Gov. Jerry Brown signed into law Friday legislation that makes it much more difficult for commercial real estate brokers to represent both sides of a sales or a leasing transaction.
Under SB 1171, carried by Sen. Ben Hueso, D-San Diego, effective Jan. 1, 2015, commercial real estate salespeople and brokers will need to provide in writing their exact proposed agency role in the future transaction.
In addition, this disclosure will need to be signed by the potential client prior to moving forward with any representation.
The written disclosure must fall into one of three statements: (1) Agent represents only the landlord/seller; (2) Agent represents only the tenant/buyer; or (3) Dual Agency: Agent represents both the landlord/seller and the tenant/buyer.

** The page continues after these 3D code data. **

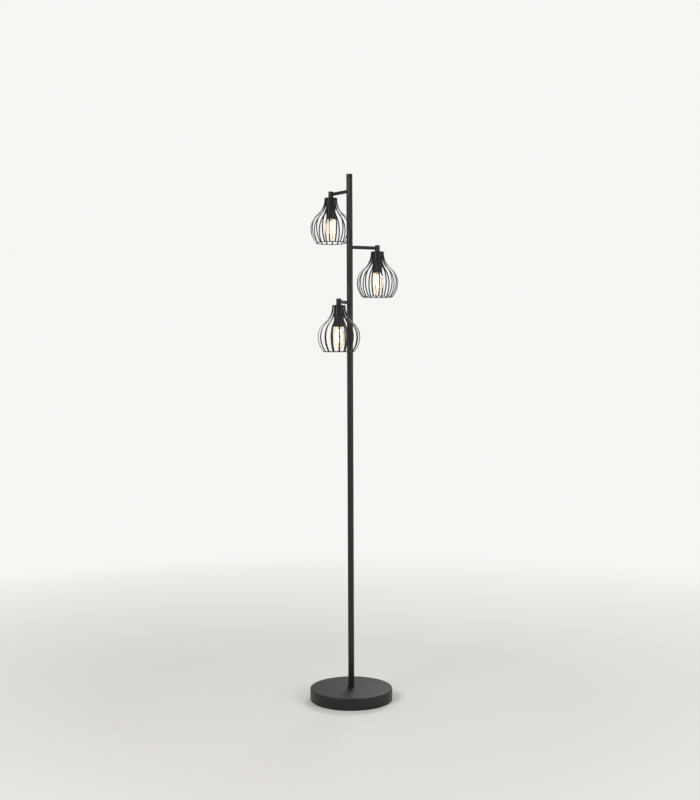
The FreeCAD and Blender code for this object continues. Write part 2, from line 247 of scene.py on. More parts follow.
def mouldedPlastic():
    look = plasticLook
    material, tree, shader = newMaterial("holderPlastic")
    skin = effect(tree, "skin", grainScale=look["grainScale"], cloudScale=look["cloudScale"])
    dust = effect(tree, "dust", amount=look["dustAmount"], patchScale=look["patchScale"])["Dust"]
    base = mixColours(tree, skin["Cloud"], look["colour"], look["cloud"])
    feed(tree, shader.inputs["Base Color"], mixColours(tree, dust, base, look["dust"]))
    feed(tree, shader.inputs["Roughness"], spread(tree, skin["Cloud"], whole, look["roughness"]))
    bump(tree, shader, skin["Height"], *look["bump"])
    return material


rubberLook = {"lighter": 1.6, "roughness": (0.75, 0.92), "cloudScale": 35.0, "bumpStrength": 0.6}


def softRubber(name, colour, grainScale, depth):
    look = rubberLook
    material, tree, shader = newMaterial(name)
    skin = effect(tree, "skin", grainScale=grainScale, cloudScale=look["cloudScale"])
    lighter = tuple(look["lighter"] * share for share in colour[:3]) + (1.0,)
    feed(tree, shader.inputs["Base Color"], mixColours(tree, skin["Cloud"], colour, lighter))
    feed(tree, shader.inputs["Roughness"], spread(tree, skin["Height"], noiseWide, look["roughness"]))
    bump(tree, shader, skin["Height"], look["bumpStrength"], depth)
    return material


cementLook = {
    "colour": grey(0.42, 0.02), "cloud": grey(0.56, 0.03), "roughness": (0.8, 0.95),
    "grainScale": 260.0, "cloudScale": 22.0, "bump": (0.8, 0.3 * mm),
}


def castCement():
    look = cementLook
    material, tree, shader = newMaterial("castCement")
    skin = effect(tree, "skin", grainScale=look["grainScale"], cloudScale=look["cloudScale"])
    feed(tree, shader.inputs["Base Color"], mixColours(tree, skin["Cloud"], look["colour"], look["cloud"]))
    feed(tree, shader.inputs["Roughness"], spread(tree, skin["Height"], noiseWide, look["roughness"]))
    bump(tree, shader, skin["Height"], *look["bump"])
    return material


glassLook = {
    "clear": (1, 0.985, 0.95, 1), "cloud": (1, 0.97, 0.92, 1), "roughness": (0.0, 0.03), "bending": 1.45,
    "glow": (1.0, 0.62, 0.26, 1), "grainScale": 90.0, "cloudScale": 25.0,
}


def clearGlass(name, glow):
    # shadow and soft rays go straight through, and so do mirror rays that have passed no glass yet
    look = glassLook
    material, tree, shader = newMaterial(name)
    skin = effect(tree, "skin", grainScale=look["grainScale"], cloudScale=look["cloudScale"])
    feed(tree, shader.inputs["Base Color"], mixColours(tree, skin["Cloud"], look["clear"], look["cloud"]))
    feed(tree, shader.inputs["Roughness"], spread(tree, skin["Cloud"], whole, look["roughness"]))
    shader.inputs["Transmission Weight"].default_value = 1.0
    shader.inputs["IOR"].default_value = look["bending"]
    shader.inputs["Emission Color"].default_value = look["glow"]
    shader.inputs["Emission Strength"].default_value = glow
    path = place(tree, "ShaderNodeLightPath").outputs
    outside = mathNode(tree, "LESS_THAN", path["Transmission Depth"], 0.5)  # no glass passed yet
    mirrored = mathNode(tree, "MULTIPLY", path["Is Glossy Ray"], outside)
    soft = mathNode(tree, "MAXIMUM", path["Is Shadow Ray"], path["Is Diffuse Ray"])
    through = mathNode(tree, "MAXIMUM", soft, mirrored)
    nothing = place(tree, "ShaderNodeBsdfTransparent").outputs[0]
    surface = mixShaders(tree, through, shader.outputs[0], nothing)
    feed(tree, tree.nodes["Material Output"].inputs["Surface"], surface)
    return material


glowLook = {
    "coat": (0.95, 0.62, 0.18, 1), "beads": (1, 0.8, 0.4, 1), "coatLight": (1, 0.66, 0.3, 1),
    "beadLight": (1, 0.8, 0.5, 1), "roughness": (0.35, 0.6), "strength": 9.0,
    "grainScale": 700.0, "cloudScale": 120.0,
}


def glowingCoat():
    # the yellow coat of a filament: small beads are paler and brighter than what lies between them
    look = glowLook
    material, tree, shader = newMaterial("glowingCoat")
    skin = effect(tree, "skin", grainScale=look["grainScale"], cloudScale=look["cloudScale"])
    feed(tree, shader.inputs["Base Color"], mixColours(tree, skin["Height"], look["coat"], look["beads"]))
    light = mixColours(tree, skin["Height"], look["coatLight"], look["beadLight"])
    feed(tree, shader.inputs["Emission Color"], light)
    feed(tree, shader.inputs["Roughness"], spread(tree, skin["Cloud"], whole, look["roughness"]))
    shader.inputs["Emission Strength"].default_value = look["strength"]
    return material


zincLook = {"colour": grey(0.62), "tint": (0.68, 0.68, 0.63, 1), "roughness": 0.34, "across": 2600.0}
brassLook = {"colour": (0.72, 0.5, 0.2, 1), "tint": (0.6, 0.4, 0.16, 1), "roughness": 0.3, "across": 1800.0}
nickelLook = {
    "colour": (0.66, 0.63, 0.58, 1), "tint": (0.74, 0.72, 0.68, 1), "roughness": 0.25, "across": 2000.0,
}

finishes = {
    "black_paint": powderCoat("powderCoat", dustAmount=0.05, grainScale=850.0),
    "zinc_steel": drawnMetal("zincSteel", **zincLook),
    "cement": castCement(),
    "pad_foam": softRubber("padFoam", grey(0.03), grainScale=1200.0, depth=0.15 * mm),
    "gland_rubber": softRubber("glandRubber", grey(0.022), grainScale=700.0, depth=0.05 * mm),
    "holder_plastic": mouldedPlastic(),
    "brass": drawnMetal("pressedBrass", **brassLook),
    "nickel": drawnMetal("nickelCap", **nickelLook),
    "bulb_glass": clearGlass("bulbGlass", glow=0.06),
    "filament": glowingCoat(),
}
finePaint = powderCoat("cagePaint", dustAmount=0.03, grainScale=1300.0)
stemGlass = clearGlass("stemGlass", glow=0.10)
print("finishes made:", len(finishes) + 2)


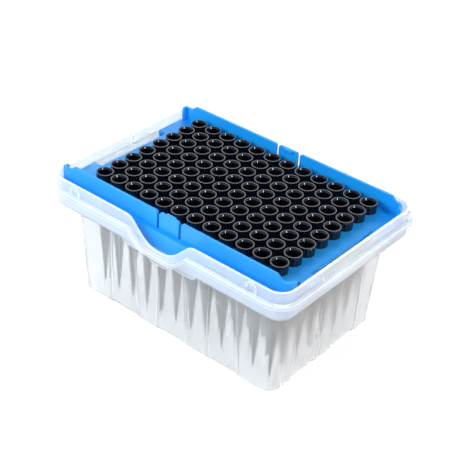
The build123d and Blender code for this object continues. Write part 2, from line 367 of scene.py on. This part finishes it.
def world():
    """An even, cool sky that is weaker overhead. It looks white where it is seen."""
    made = bpy.data.worlds.new("studio")
    tree = empty_tree(made)
    height = axes(tree, node(tree, "ShaderNodeTexCoord").outputs["Generated"])["Z"]
    strength = ranged(tree, height, SKY_FADE, SKY, SKY_OVERHEAD)
    sky = colored(tree, "ShaderNodeBackground", SKY_COLOR)
    tree.links.new(strength, sky.inputs["Strength"])
    white = colored(tree, "ShaderNodeBackground", WHITE)
    out = node(tree, "ShaderNodeOutputWorld")
    surface(tree, white, seen(tree, "Is Transmission Ray"), sky, out)
    bpy.context.scene.world = made


def floor():
    """White paper. It glows where it is seen, and still takes a soft shadow there."""
    mesh = bpy.data.meshes.new("floor")
    half = PAPER_SIZE / 2
    corners = [(-half, -half, 0), (half, -half, 0), (half, half, 0), (-half, half, 0)]
    mesh.from_pydata(corners, [], [(0, 1, 2, 3)])
    plane = bpy.data.objects.new("floor", mesh)
    bpy.context.collection.objects.link(plane)
    plane.location.z = CAD_BOX[0][2] - PAPER_GAP
    mat = bpy.data.materials.new("paper")
    tree = empty_tree(mat)
    plain = colored(tree, "ShaderNodeBsdfDiffuse", PAPER_COLOR)
    shade = colored(tree, "ShaderNodeBsdfDiffuse", PAPER_SHADE)
    glow = node(tree, "ShaderNodeEmission")
    glow.inputs["Strength"].default_value = PAPER_GLOW
    both = node(tree, "ShaderNodeAddShader")
    tree.links.new(shade.outputs[0], both.inputs[0])
    tree.links.new(glow.outputs[0], both.inputs[1])
    out = node(tree, "ShaderNodeOutputMaterial")
    surface(tree, both, seen(tree, "Is Glossy Ray", "Is Transmission Ray"), plain, out)
    mesh.materials.append(mat)


def outward(azimuth, elevation):
    """The direction from the box that AZIMUTH and ELEVATION give."""
    around = radians(azimuth)
    up = radians(elevation)
    return Vector((sin(around) * cos(up), -cos(around) * cos(up), sin(up)))


def lamp(name, azimuth, elevation, distance, size, power, color, glossy=True):
    """A soft lamp that faces the box. Where GLOSSY is False, nothing mirrors it."""
    away = outward(azimuth, elevation)
    data = bpy.data.lights.new(name, "AREA")
    data.shape = "RECTANGLE"
    data.size, data.size_y = size
    data.energy = power
    data.color = color
    made = bpy.data.objects.new(name, data)
    made.location = Vector(AIM_AT) + away * distance
    made.rotation_euler = away.to_track_quat("Z", "Y").to_euler()
    made.visible_glossy = glossy
    bpy.context.collection.objects.link(made)


def lamps():
    """A cool key, a narrow warm lamp from the right that the mouths mirror, and one behind."""
    lamp(
        "key", azimuth=-40, elevation=30, distance=0.8, size=(0.5, 0.5),
        power=6.6, color=(0.86, 0.94, 1.0), glossy=False,
    )
    lamp(
        "side", azimuth=84, elevation=30, distance=1.0, size=(0.10, 0.4),
        power=6.2, color=(1.0, 0.86, 0.74),
    )
    lamp(
        "back", azimuth=218, elevation=22, distance=0.8, size=(0.8, 0.5),
        power=5.5, color=(0.96, 0.98, 1.0), glossy=False,
    )


def camera():
    """The camera. ACROSS, UPWARD and BACK are its own axes."""
    roll = radians(ROLL)
    back = outward(AZIMUTH, ELEVATION)
    right = Vector((0, 0, 1)).cross(back).normalized()
    up = back.cross(right)
    across = right * cos(roll) + up * sin(roll)
    upward = up * cos(roll) - right * sin(roll)
    data = bpy.data.cameras.new("camera")
    data.lens = LENS
    data.sensor_width = SENSOR
    made = bpy.data.objects.new("camera", data)
    place = Vector(AIM_AT) + back * DISTANCE + across * AIM_SHIFT[0] + upward * AIM_SHIFT[1]
    turn = Matrix((across, upward, back)).transposed().to_4x4()
    made.matrix_world = Matrix.Translation(place) @ turn
    bpy.context.collection.objects.link(made)
    bpy.context.scene.camera = made


def main():
    dress("container", frosted_plastic())
    dress("tip_rack", satin_plastic())
    black = glossy_black()
    for name in frame["nodes"]:
        if name.startswith("tips_column"):
            dress(name, black)
    world()
    floor()
    lamps()
    camera()
    bpy.context.scene.view_settings.view_transform = "Standard"


main()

A dual agent is barred from providing any confidential information between the two parties unless written consent is obtained.
Jason Hughes, president and CEO of the Hughes Marino tenant brokerage firm, was instrumental in writing the legislation and has long argued that it is a conflict of interest for brokers to represent both sides, even though many do.
In addition, earlier this year the California State Court of Appeal ruled in Horiike v. Coldwell Banker that commercial real estate professionals working for the same corporate broker are dual agents if the listing office corporate broker is the same as the selling agent’s corporate broker.
Hueso didn't say brokerage firms should be banned from being dual agents; he said it just needs to be clear if they are.
"This disclosure bill is about consumer protection. … It allows the consumer to make an informed decision,” Hueso said.
Hughes agreed, saying that he also didn't want to ban the dual-agency practice, but he emphasized that it could create a lot of problems.
"Imagine you represent both sides and you're not allowed to transmit confidential information to the other party. How does that work?" Hughes asked. "If I were getting 80 percent of my money from landlords and I represent a tenant, it puts you in a very awkward position."
"Now when you think you’re getting nonconflicted real estate representation, it will actually be true,” Hughes added.
Attempts to reach qualified representatives from several other commercial brokerage firms were unsuccessful by press time.
Hughes said he asked Hueso to sponsor this new law because he recognized a need for transparency in the commercial real estate industry.
“It astounded me that commercial real estate salespersons and brokers were not required to provide written disclosure to their clients about any conflicts of interests they may have -- or who the brokers were actually representing,” Hughes said. “In residential real estate, agents are required by law to provide such disclosure immediately prior to engaging with a client. However, brokers for commercial transactions had no such requirement. What resulted was a tremendous amount of conflicted representation, which almost always adversely affected companies who were buying or leasing commercial space.
“Dual agents, who are typically biased in favor of landlords as a result of landlords providing the majority of their company’s compensation, will now be relegated to something like a messenger service ..." Hughes said. "For example, these dual agents will be specifically barred from telling the tenant that the landlord would accept less, and from telling the landlord that the tenant would pay more. Bottom line: Most companies will not find value in brokers whose company also represents landlords.”
Hughes believes this new law will be the catalyst to finally break commercial brokerage firms into two camps: either they will represent landlords or they will represent tenants.
“Representing both will have too many legal liabilities. In addition, tenants won’t find dual-agent brokers worthwhile to represent them,” Hughes said.